“E olhando para aqueles que estavam sentados ao seu redor...” (Mc 3,34)
Depois do percurso quaresmal e pascal, retomamos o tempo litúrgico conhecido como Tempo Comum, seguindo o evangelista Marcos.
O Evangelho deste domingo nos mostra como Jesus exerce um grande poder de atração sobre as pessoas; são muitos aqueles que o buscam: a multidão, os membros de sua família, os mestres da lei... Todos se aproximam e se situam em torno a Jesus.
As multidões, admiradas de sua capacidade de “destravar vidas”, aglomeram-se nas portas das casas onde Jesus se encontra, vindo de todos os lugares. Todos são capazes de reconhecer que Deus atua nele.
Por outro lado, seus familiares querem “agarrá-lo” e levá-lo para casa; querem preservar a honra da família, pois estão preocupados pelos comentários que se fazem sobre Ele. E os mestres da lei, que tinham descido de Jerusalém, o acusam de realizar seus exorcismos com a força do chefe dos demônios e não do Espírito Santo.
O pecado contra o Espírito Santo tem raízes profundas no coração das pessoas, pois é uma cegueira culpável, um resistir-se à ação salvadora de Deus; a pessoa se coloca numa atitude contrária à conversão. É uma opção fundamental pelo mal que impede o Espírito Santo de atuar. O blasfemo se exclui a si mesmo do perdão de Deus.
Diante das diferentes reações das pessoas, o que impressiona é a atitude de Jesus comprometido com a causa da vida. Ele desafia a todos a não permanecerem “fora”, mas a situar-se ao seu redor, e deixando-se impactar pelo seu modo de ser e agir. Aqui está o sentido do verdadeiro discipulado, a constituição de sua nova família.
Jesus aproveita a visita de sua mãe e seus irmãos para falar do nascimento da nova família, aquela que vive em sintonia com a vontade do Pai, constituindo a nova comunidade. É preciso sair do que é “meu”: minha família, minha religião, minha Igreja...
Jesus transgride os espaços: família, religião, povo, cultura... E alarga os espaços estreitos da família; não permanece dentro das quatro paredes. Há uma tendência em todo ser humano a se fixar numa zona de conforto que precisa ser ampliada.
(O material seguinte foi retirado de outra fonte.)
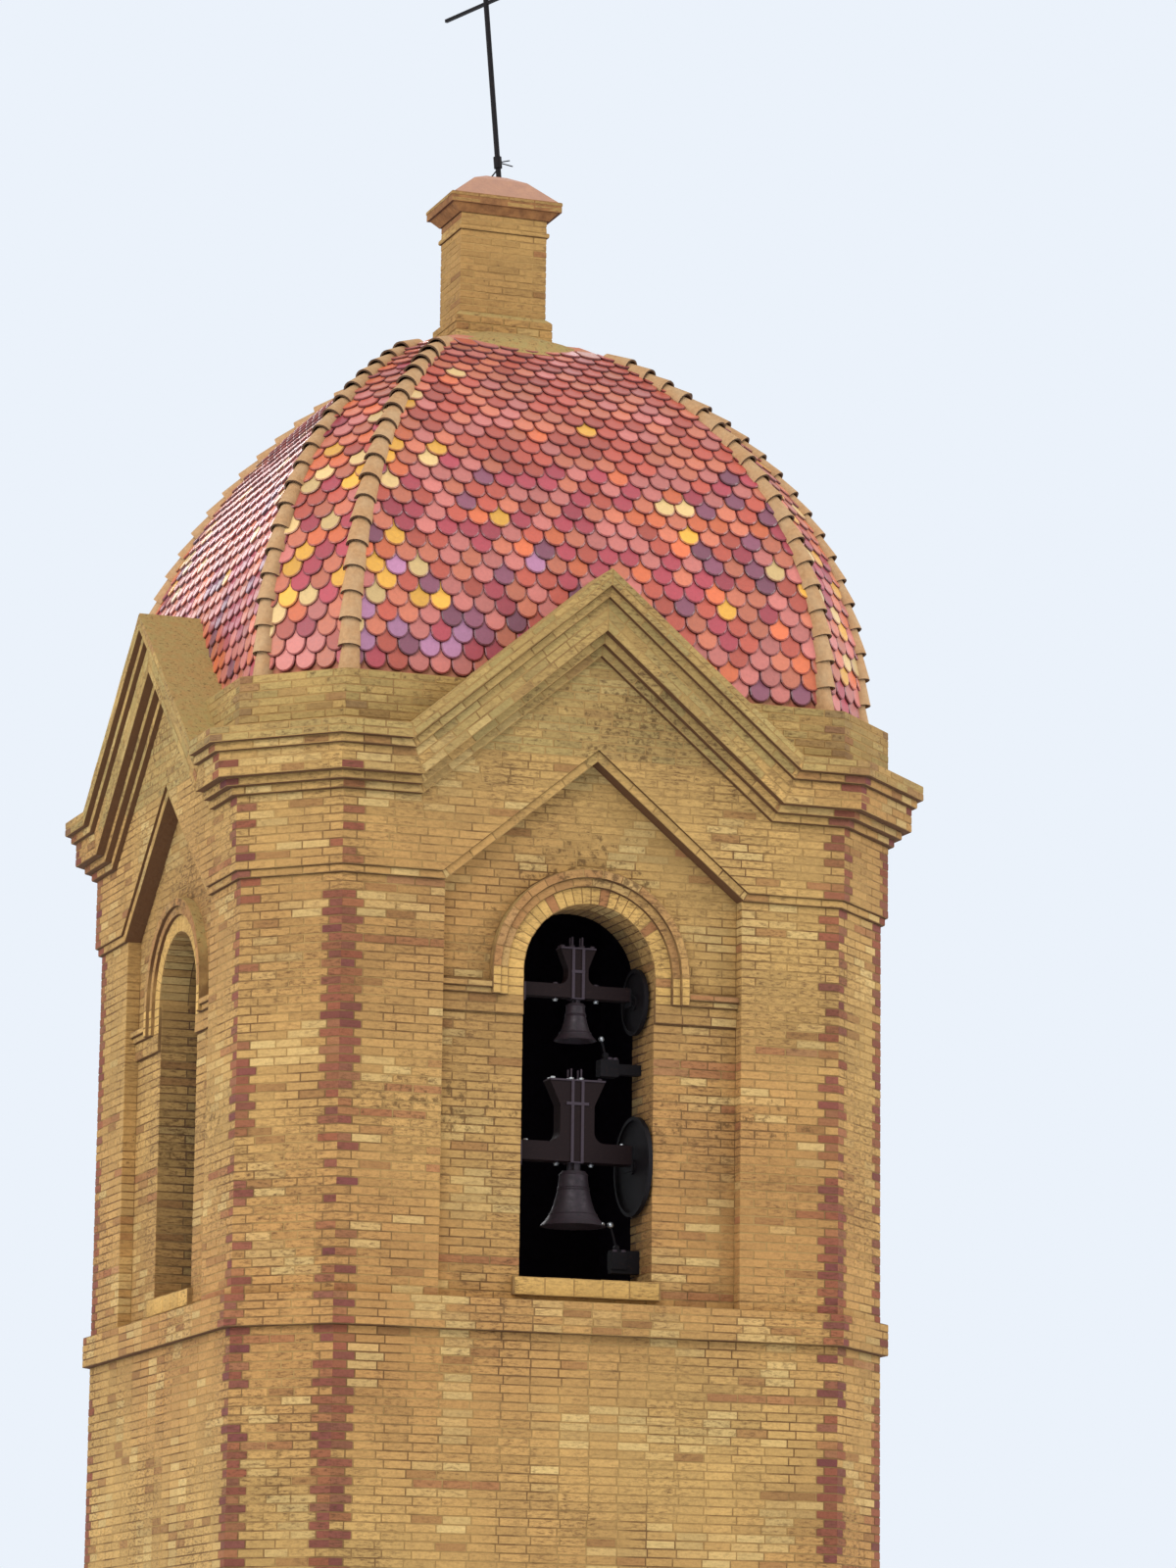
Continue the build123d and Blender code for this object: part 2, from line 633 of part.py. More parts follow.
# Bells, drawn at the origin with their axle along X and moved to their places
def bell_shape(mouth, height, wall, crown):
    """A cast bell hanging mouth down from its shoulder at z = 0, with a stub crown."""
    lip = [(mouth * out, -height * down) for out, down in BELL_LIP]
    waist = [(mouth * out, -height * down) for out, down in BELL_WAIST]
    lining = [(mouth * out - wall * walls, -height * down) for out, down, walls in BELL_LINING]
    with BuildPart() as bell:
        with BuildSketch(Plane.XZ):
            with BuildLine():
                ThreePointArc(*lip)
                ThreePointArc(*waist)
                Polyline(waist[-1], (mouth * BELL_SHOULDER, 0), (0, 0), (0, lining[0][1]),
                         *lining, lip[0])
            make_face()
        revolve(axis=Axis.Z)
        with BuildSketch(Plane.XY):
            for along, across in (CROWN_LOOP, CROWN_BLOCK):
                Rectangle(mouth * along, mouth * across)
        extrude(amount=crown)
    return bell.part


def yoke_shape(arm, low, high, waist, head, top, flare, foot, thick):
    """The tall counterweight yoke: level arms from low to high, a waist and a wider head."""
    with BuildPart() as yoke:
        with BuildSketch(Plane.XZ):
            with BuildLine():
                Polyline((-arm, low), (arm, low), (arm, high), (waist + foot, high))
                RadiusArc((waist + foot, high), (waist, high + foot), foot)
                Polyline((waist, high + foot), (waist, top - flare), (head, top), (-head, top),
                         (-waist, top - flare), (-waist, high + foot))
                RadiusArc((-waist, high + foot), (-waist - foot, high), foot)
                Polyline((-waist - foot, high), (-arm, high), (-arm, low))
            make_face()
        extrude(amount=thick / 2, both=True)
    return yoke.part


def gudgeon(hand, arm, high, thick):
    """An iron plate on the end of one arm, with the pin that turns in the bearing."""
    with BuildPart() as plate:
        with Locations((hand * (arm + GUDGEON_PLATE / 2), 0, (high - GUDGEON_DROP) / 2)):
            Box(GUDGEON_PLATE, thick, high + GUDGEON_DROP)
        with BuildSketch(Plane.YZ.offset(hand * arm)):
            Circle(AXLE_RADIUS)
        extrude(amount=hand * (OPENING_HALF - AXLE_END_GAP - arm))
    return plate.part


def strap_shape(arm, low, high, waist, head, top, tie, thick):
    """A yoke's iron: straps on both faces, head plate, rods, tie bolts and left gudgeon."""
    outer_y = thick / 2 + STRAP_THICK
    with BuildPart() as straps:
        for face in (-1, 1):
            middle_y = face * (thick / 2 + STRAP_THICK / 2)
            for across in (-STRAP_SPREAD, STRAP_SPREAD):
                with Locations((across, middle_y, (top + low) / 2)):
                    Box(STRAP_WIDTH, STRAP_THICK, top - low)
            with Locations((0, middle_y, top - CLAMP_DROP)):
                Box(2 * waist * CLAMP_HALF_SHARE, STRAP_THICK, STRAP_WIDTH)
        with Locations((0, 0, top + HEAD_PLATE / 2)):
            Box(2 * head, 2 * outer_y, HEAD_PLATE)
        with Locations((0, 0, low - STRAP_THICK / 2)):
            Box(2 * STRAP_SPREAD + STRAP_WIDTH, 2 * outer_y, STRAP_THICK)
        with Locations((0, 0, top + HEAD_PLATE)):
            with GridLocations(2 * STRAP_SPREAD, thick / 2, 2, 2):
                Cylinder(ROD_RADIUS, ROD_REACH, align=(Align.CENTER, Align.CENTER, Align.MIN))
                Cylinder(NUT_RADIUS, NUT_RADIUS,
                         align=(Align.CENTER, Align.CENTER, Align.MIN))
            with GridLocations(2 * head * HEAD_BOLT_SHARE, thick / 2, 2, 2):
                Cylinder(NUT_RADIUS, NUT_RADIUS,
                         align=(Align.CENTER, Align.CENTER, Align.MIN))
        with Locations((-tie, 0, low), (tie, 0, low)):
            Cylinder(NUT_RADIUS, TIE_BOLT, align=(Align.CENTER, Align.CENTER, Align.MAX))
        add(gudgeon(-1, arm, high, thick))
    return straps.part


wheel_middle = OPENING_HALF - BEARING_PLATE - JAMB_GAP - WHEEL_THICK / 2


def wheel_shape(radius, arm, high, thick):
    """The turning wheel with its hub, on the gudgeon at the yoke's right end."""
    rim_plane = Plane.YZ.offset(wheel_middle)
    with BuildPart() as wheel:
        with BuildSketch(rim_plane):
            Circle(radius)
            Circle(radius - WHEEL_RIM, mode=Mode.SUBTRACT)
        extrude(amount=WHEEL_THICK / 2, both=True)
        with BuildSketch(rim_plane):
            Circle(radius - WHEEL_RIM / 2)
        extrude(amount=WHEEL_WEB / 2, both=True)
        with BuildSketch(rim_plane):
            Circle(HUB_RADIUS)
        extrude(amount=WHEEL_THICK / 2, both=True)
        add(gudgeon(1, arm, high, thick))
    return wheel.part


def at_axle(shape, rise, drop=0.0):
    """Moves a shape from the origin to a bell's axle."""
    return shape.moved(Location((0, AXLE_Y, SILL_HEIGHT + rise - drop)))


def bearing(rise, hand):
    """A flanged plate on the jamb that carries one end of an axle."""
    with BuildPart() as plate:
        with BuildSketch(Plane.YZ.offset(hand * (OPENING_HALF - BEARING_PLATE))):
            with Locations((AXLE_Y, SILL_HEIGHT + rise)):
                RectangleRounded(2 * BEARING_HALF, 2 * BEARING_HALF, BEARING_ROUND)
                Circle(AXLE_RADIUS + AXLE_GAP, mode=Mode.SUBTRACT)
        extrude(amount=hand * BEARING_PLATE)
    return plate.part


large_low = LARGE_ARM_RAISE - LARGE_ARM_DEPTH / 2
large_high = LARGE_ARM_RAISE + LARGE_ARM_DEPTH / 2
large_bell = at_axle(bell_shape(LARGE_MOUTH, LARGE_HEIGHT, LARGE_MOUTH * BELL_WALL,
                                LARGE_HANG + large_low - STRAP_THICK), LARGE_AXLE, LARGE_HANG)
large_yoke = at_axle(yoke_shape(LARGE_ARM, large_low, large_high, LARGE_WAIST, LARGE_HEAD,
                                LARGE_YOKE_TOP, LARGE_HEAD_FLARE, LARGE_FOOT_FLARE,
                                LARGE_YOKE_THICK), LARGE_AXLE)
large_straps = at_axle(strap_shape(LARGE_ARM, large_low, large_high, LARGE_WAIST, LARGE_HEAD,
                                   LARGE_YOKE_TOP, LARGE_TIE, LARGE_YOKE_THICK), LARGE_AXLE)
large_wheel = at_axle(wheel_shape(LARGE_WHEEL, LARGE_ARM, large_high, LARGE_YOKE_THICK),
                      LARGE_AXLE)
small_low = SMALL_ARM_RAISE - SMALL_ARM_DEPTH / 2
small_high = SMALL_ARM_RAISE + SMALL_ARM_DEPTH / 2
small_bell = at_axle(bell_shape(SMALL_MOUTH, SMALL_HEIGHT, SMALL_MOUTH * BELL_WALL,
                                SMALL_HANG + small_low - STRAP_THICK), SMALL_AXLE, SMALL_HANG)
small_yoke = at_axle(yoke_shape(SMALL_ARM, small_low, small_high, SMALL_WAIST, SMALL_HEAD,
                                SMALL_YOKE_TOP, SMALL_HEAD_FLARE, SMALL_FOOT_FLARE,
                                SMALL_YOKE_THICK), SMALL_AXLE)
small_straps = at_axle(strap_shape(SMALL_ARM, small_low, small_high, SMALL_WAIST, SMALL_HEAD,
                                   SMALL_YOKE_TOP, SMALL_TIE, SMALL_YOKE_THICK), SMALL_AXLE)
small_wheel = at_axle(wheel_shape(SMALL_WHEEL, SMALL_ARM, small_high, SMALL_YOKE_THICK),
                      SMALL_AXLE)

with BuildPart() as bearings:
    for axle_rise in (LARGE_AXLE, SMALL_AXLE):
        add(bearing(axle_rise, -1))
        add(bearing(axle_rise, 1))
bearings.part.label = "bearings"


def hammer(mouth, ball, ball_rise, pivot):
    """A ball on a lever, hung by its eye on the unit's pin, resting one stroke off the bell."""
    ball_x = mouth + HAMMER_GAP + HAMMER_STROKE + ball
    reach = Vector(ball_x - pivot[0], 0, ball_rise - pivot[1])
    centre = Vector(pivot[0], AXLE_Y, SILL_HEIGHT + pivot[1])
    with BuildPart() as striker:
        with BuildSketch(Plane(origin=centre, z_dir=reach)):
            Circle(HAMMER_ARM)
        extrude(amount=reach.length)
        with Locations(centre + reach):
            Sphere(ball)
        with BuildSketch(Plane(origin=centre, x_dir=(1, 0, 0), z_dir=(0, -1, 0))):
            Circle(HAMMER_EYE)
        extrude(amount=EYE_WIDTH / 2, both=True)
        with BuildSketch(Plane(origin=centre, x_dir=(1, 0, 0), z_dir=(0, -1, 0))):
            Circle(HAMMER_PIN + PIN_GAP)
        extrude(amount=EYE_WIDTH, both=True, mode=Mode.SUBTRACT)
    return striker.part


def hammer_unit(pivot, housing, bracket):
    """The housing that works a hammer, with two ears and a pin, on a bracket on the jamb."""
    left, right, low, high = housing
    ear_inner = EYE_WIDTH / 2 + EAR_GAP
    ear_outer = ear_inner + EAR
    front = Plane(origin=(0, AXLE_Y, SILL_HEIGHT), x_dir=(1, 0, 0), z_dir=(0, -1, 0))
    with BuildPart() as unit:
        with BuildSketch(front):
            with Locations(((left + right) / 2, (low + high) / 2)):
                Rectangle(right - left, high - low)
        extrude(amount=UNIT_HALF, both=True)
        fillet(unit.edges().filter_by(Axis.Y), HOUSING_ROUND)
        with BuildSketch(front):
            Polygon((left, bracket[0]), (OPENING_HALF, bracket[0]), (OPENING_HALF, bracket[1]),
                    (left, bracket[1]), align=None)
        extrude(amount=BRACKET_HALF, both=True)
        for hand in (-1, 1):
            with BuildSketch(front.offset(hand * ear_inner)):
                with Locations(pivot):
                    Circle(HAMMER_EYE)
                with Locations((pivot[0], (pivot[1] + high - EAR) / 2)):
                    Rectangle(2 * HAMMER_EYE, pivot[1] - high + EAR)
            extrude(amount=hand * EAR)
        with BuildSketch(front):
            with Locations(pivot):
                Circle(HAMMER_PIN)
        extrude(amount=ear_outer, both=True)
    return unit.part


large_hammer = hammer(LARGE_MOUTH, LARGE_BALL, LARGE_BALL_RISE, LARGE_PIVOT)
small_hammer = hammer(SMALL_MOUTH, SMALL_BALL, SMALL_BALL_RISE, SMALL_PIVOT)

with BuildPart() as hammer_units:
    add(hammer_unit(LARGE_PIVOT, LARGE_HOUSING, LARGE_BRACKET))
    add(hammer_unit(SMALL_PIVOT, SMALL_HOUSING, SMALL_BRACKET))
hammer_units.part.label = "hammer_units"


def export(shape, name):
    """Writes one named piece."""
    shape.label = name
    export_step(shape, "parts/" + name + ".step")


for piece in (plinth, lower_shaft, base_band, belfry_floor, imposts, window_sills,
              string_course, frieze, cornice, gable_coping, parapet, dome_shell, dome_ribs,
              dome_collar, pedestal_shaft, pedestal_cap, iron_cross, bearings, hammer_units):
    export(piece.part, piece.part.label)
for corner, shape in corner_piers.items():
    export(shape, "corner_pier_" + corner)
for side in SIDES:
    export(arch_walls[side], "arch_wall_" + side)
    export(archivolts[side], "archivolt_" + side)
for name, shape in (("large_bell", large_bell), ("large_yoke", large_yoke),
                    ("large_straps", large_straps), ("large_wheel", large_wheel),
                    ("small_bell", small_bell), ("small_yoke", small_yoke),
                    ("small_straps", small_straps), ("small_wheel", small_wheel),
                    ("large_hammer", large_hammer), ("small_hammer", small_hammer)):
    export(shape, name)
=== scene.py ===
"""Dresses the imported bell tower: laid bricks, voussoirs, glazed scale tiles, hip tiles and bells.

It is laid out as an add-on and run as a script. Metres, +Z up, front face towards -Y.
"""

import math
import random

import bmesh
import bpy
from mathutils import Matrix, Vector, noise


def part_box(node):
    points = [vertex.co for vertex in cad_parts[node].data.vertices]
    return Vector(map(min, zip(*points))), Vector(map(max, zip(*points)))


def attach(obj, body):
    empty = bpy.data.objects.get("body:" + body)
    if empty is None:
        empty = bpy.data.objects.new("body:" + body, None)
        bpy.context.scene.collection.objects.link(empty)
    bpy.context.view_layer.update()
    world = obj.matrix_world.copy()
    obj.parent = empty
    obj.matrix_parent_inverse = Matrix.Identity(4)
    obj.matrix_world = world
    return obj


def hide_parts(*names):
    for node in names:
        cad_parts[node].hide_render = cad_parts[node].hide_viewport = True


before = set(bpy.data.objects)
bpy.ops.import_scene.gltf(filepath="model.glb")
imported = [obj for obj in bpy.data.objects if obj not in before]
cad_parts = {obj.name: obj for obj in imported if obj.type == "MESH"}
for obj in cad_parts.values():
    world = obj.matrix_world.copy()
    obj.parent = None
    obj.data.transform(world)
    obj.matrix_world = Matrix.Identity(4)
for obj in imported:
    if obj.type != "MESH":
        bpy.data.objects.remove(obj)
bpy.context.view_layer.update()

bl_info = {
    "name": "Brick Bell Tower",
    "version": (1, 0, 0),
    "blender": (4, 5, 0),
    "location": "View3D > Sidebar > Bell Tower",
    "description": "Lays the brickwork, roof tiles and bells of a brick bell tower",
    "category": "Object",
}

UP = Vector((0, 0, 1))
SIDE_TURN = math.radians(45)                    # from one side of the tower to the next
CORNER_TAN = math.tan(SIDE_TURN / 2)
WIDE_SIDES = (0, 2, 4, 6)
NARROW_SIDES = (1, 3, 5, 7)
NEAR = 0.001                                    # closer than this counts as touching
SLIVER = 0.012                                  # a brick cut thinner than this is left out
WHITE = (1, 1, 1)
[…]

Nesta perspectiva, fica em segundo plano a consanguinidade. Doravante, ser mãe ou irmão de sangue não tem importância. O critério de pertença à família do Reino consiste em abrir-se à vontade do Pai.
A identidade dessa nova família se configura por um idêntico modo de proceder, fundado no amor e na prática da justiça. Por esse caminho, os discípulos se reconhecem como irmãos e irmãs, unidos para além de qualquer divergência, cultura ou raça. É uma comunhão de vida.
“E olhando para os que estavam sentados ao seu redor…” Esta imagem circular expressa um tom diferente de seguimento e de proximidade com Jesus: a circularidade, reunir-nos ao redor do próprio Jesus que nos convoca. Estar em círculo, portanto, também quer dizer que estamos vinculados uns aos outros numa postural corporal que tem Jesus no centro.
Nossa vida cristã, como expressão do seguimento de Jesus, tem muito disto: estamos e vivemos em círculo. Esta imagem do círculo quebra toda estrutura piramidal, hierárquica, de poder, de prestígio... Todos estamos ao redor de Jesus, vivendo ministérios e serviços diferentes.
Ele amplia o conceito de família: inclui a todos. Já não são os laços de sangue que contam. Situar-nos no círculo do seguimento Jesus implica acolher a diversidade das pessoas que compõem este mesmo círculo.
A ideia de unidade da espécie humana não deve eliminar a diversidade, e saber conviver com as diferenças é sinal de maturidade.
A diversidade racial, sexual, cultural, religiosa... supera a monotonia e oferece a criatividade de muitas formas. A harmonia fecunda entre as pessoas está na diversidade das diferenças, não na repetição mecânica. O conformismo repete cópias, mas não facilita a união autêntica. Sem as diferenças entre pessoas, a sociedade seria apenas um marasmo. Por isso, as diferenças pluralistas são valores, não anomalias. Além disso, são sedutoras, não amedrontadoras. A diferença pessoal mantém certo fascínio.
Muitas vezes, o zelo religioso, moral ou político degenera em formas de intransigência e intolerância. E com isso, nos colocamos “fora” do círculo familiar de Jesus.